In December 2011 the Autonomous Community of Cantabria decided to explicitly guarantee the fulfilment of any obligations and liabilities that ICAF has with any third party and the regional government will provide the relevant economic resources to do so. Fitch also understands that in the extreme event that ICAF would have to be liquidated, such an outcome would not occur before all its liabilities had been fulfilled.
ICAF meets all the criteria under the agency’s methodology to be classified as a dependent entity of the region. Since November 2011, the national regulator has classified ICAF as an entity that belongs to the regional government’s administrative sector. The consequence for the Autonomous Community of Cantabria is that the deficits incurred by ICAF as well as its debt will now be included in its fiscal targets, therefore the regional administration may become even more vigilant to any deviations from ICAF’s initial budget.
ICAF had financial debt at end 2013 of EUR133.5m with moderate debt repayment in the medium term. The credit exposure including the debt guaranteed by ICAF is relatively moderate at EUR157m and essentially on the public sector constituting about 65% of total risk including loans and debt guarantees. In the past three years, ICAF made significant reserves on potential impaired loans that totalled EUR24.7m at end 2013 or about 19% of its assets. In particular, ICAF had to assume liabilities of the soccer club Racing Santander for a total of EUR11.8m.

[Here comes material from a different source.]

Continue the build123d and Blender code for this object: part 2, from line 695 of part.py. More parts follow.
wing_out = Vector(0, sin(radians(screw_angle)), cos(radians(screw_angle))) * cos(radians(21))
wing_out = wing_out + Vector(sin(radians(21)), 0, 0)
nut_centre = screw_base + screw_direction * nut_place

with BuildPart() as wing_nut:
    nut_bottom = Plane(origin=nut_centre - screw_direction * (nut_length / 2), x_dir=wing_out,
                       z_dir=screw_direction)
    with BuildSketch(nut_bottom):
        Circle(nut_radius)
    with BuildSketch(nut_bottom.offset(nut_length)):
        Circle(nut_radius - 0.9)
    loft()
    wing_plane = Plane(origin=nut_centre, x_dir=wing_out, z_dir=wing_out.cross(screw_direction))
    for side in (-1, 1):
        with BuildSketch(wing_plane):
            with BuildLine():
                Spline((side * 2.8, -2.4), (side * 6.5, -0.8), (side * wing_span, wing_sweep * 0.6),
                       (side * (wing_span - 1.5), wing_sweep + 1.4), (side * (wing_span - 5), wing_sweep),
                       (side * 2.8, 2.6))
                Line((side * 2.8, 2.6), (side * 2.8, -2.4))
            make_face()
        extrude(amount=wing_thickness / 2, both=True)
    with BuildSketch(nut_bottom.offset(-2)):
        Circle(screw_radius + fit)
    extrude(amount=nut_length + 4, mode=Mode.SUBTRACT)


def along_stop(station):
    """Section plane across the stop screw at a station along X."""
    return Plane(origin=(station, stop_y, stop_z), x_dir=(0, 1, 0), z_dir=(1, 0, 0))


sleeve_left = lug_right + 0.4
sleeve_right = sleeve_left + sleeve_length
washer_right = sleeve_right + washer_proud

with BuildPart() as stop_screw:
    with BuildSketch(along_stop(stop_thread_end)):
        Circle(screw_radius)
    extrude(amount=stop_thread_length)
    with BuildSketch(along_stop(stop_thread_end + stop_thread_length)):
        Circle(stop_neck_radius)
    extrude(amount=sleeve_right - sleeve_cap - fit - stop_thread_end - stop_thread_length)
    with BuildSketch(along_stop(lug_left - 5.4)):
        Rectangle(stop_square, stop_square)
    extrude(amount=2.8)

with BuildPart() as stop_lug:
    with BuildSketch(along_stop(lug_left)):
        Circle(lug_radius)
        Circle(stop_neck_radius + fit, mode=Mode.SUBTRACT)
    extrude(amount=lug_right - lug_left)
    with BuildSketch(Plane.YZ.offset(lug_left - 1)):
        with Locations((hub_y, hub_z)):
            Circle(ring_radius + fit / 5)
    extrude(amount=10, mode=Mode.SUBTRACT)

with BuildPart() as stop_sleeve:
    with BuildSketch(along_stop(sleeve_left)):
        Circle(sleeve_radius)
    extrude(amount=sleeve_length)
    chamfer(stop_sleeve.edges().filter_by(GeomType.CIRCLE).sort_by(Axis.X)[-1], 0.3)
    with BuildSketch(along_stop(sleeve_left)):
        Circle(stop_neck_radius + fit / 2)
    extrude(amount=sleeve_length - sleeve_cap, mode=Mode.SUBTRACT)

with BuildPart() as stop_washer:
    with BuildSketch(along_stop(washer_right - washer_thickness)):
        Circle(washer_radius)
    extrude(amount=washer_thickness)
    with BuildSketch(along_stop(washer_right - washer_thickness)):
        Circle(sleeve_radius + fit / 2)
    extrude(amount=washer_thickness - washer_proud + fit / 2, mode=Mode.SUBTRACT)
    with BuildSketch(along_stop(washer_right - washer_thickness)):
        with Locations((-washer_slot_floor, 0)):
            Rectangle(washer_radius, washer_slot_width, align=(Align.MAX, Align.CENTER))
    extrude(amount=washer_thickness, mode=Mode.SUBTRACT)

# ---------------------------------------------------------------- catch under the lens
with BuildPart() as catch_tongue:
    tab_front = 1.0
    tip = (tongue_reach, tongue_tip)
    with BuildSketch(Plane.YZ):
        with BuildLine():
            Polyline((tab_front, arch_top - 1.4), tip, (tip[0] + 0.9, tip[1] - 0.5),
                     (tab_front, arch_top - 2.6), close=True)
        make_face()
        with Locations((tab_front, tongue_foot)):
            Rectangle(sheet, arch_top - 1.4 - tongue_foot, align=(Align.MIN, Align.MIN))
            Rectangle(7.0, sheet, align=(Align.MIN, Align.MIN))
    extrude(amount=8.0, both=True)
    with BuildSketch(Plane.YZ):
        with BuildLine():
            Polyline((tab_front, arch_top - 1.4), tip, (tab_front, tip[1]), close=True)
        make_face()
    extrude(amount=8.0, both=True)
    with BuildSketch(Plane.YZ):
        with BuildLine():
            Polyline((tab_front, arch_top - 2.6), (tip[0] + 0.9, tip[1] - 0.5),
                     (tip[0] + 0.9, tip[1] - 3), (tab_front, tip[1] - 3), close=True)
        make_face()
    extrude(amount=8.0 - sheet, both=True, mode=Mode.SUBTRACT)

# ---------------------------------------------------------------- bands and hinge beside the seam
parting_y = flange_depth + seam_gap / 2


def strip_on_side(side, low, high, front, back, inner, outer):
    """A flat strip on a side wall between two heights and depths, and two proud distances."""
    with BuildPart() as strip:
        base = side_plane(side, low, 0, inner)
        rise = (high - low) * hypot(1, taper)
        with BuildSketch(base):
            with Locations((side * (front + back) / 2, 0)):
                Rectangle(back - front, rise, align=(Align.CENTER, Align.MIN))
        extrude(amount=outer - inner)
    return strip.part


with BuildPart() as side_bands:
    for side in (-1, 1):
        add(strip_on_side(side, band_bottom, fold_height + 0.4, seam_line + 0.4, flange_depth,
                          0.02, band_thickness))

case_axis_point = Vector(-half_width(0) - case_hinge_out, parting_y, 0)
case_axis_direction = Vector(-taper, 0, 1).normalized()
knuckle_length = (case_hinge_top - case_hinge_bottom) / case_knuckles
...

In 2014 ICAF expects to receive financial compensation from the regional government through a capital injection, with the aim to bring the capital ratio at 12% in 2014 (equity / loans net of impairment charges) while it was negative in 2013.
A change in ICAF’s legal status, which is rather unlikely, or a downgrade of Cantabria’s ratings would automatically be reflected in a change in ICAF’s ratings.
Conversely, an upgrade of Cantabria will be necessary for an upgrade of ICAF.
Fitch assumes there will be no change in ICAF’s legal status or to the explicit guarantee from the Autonomous Community of Cantabria.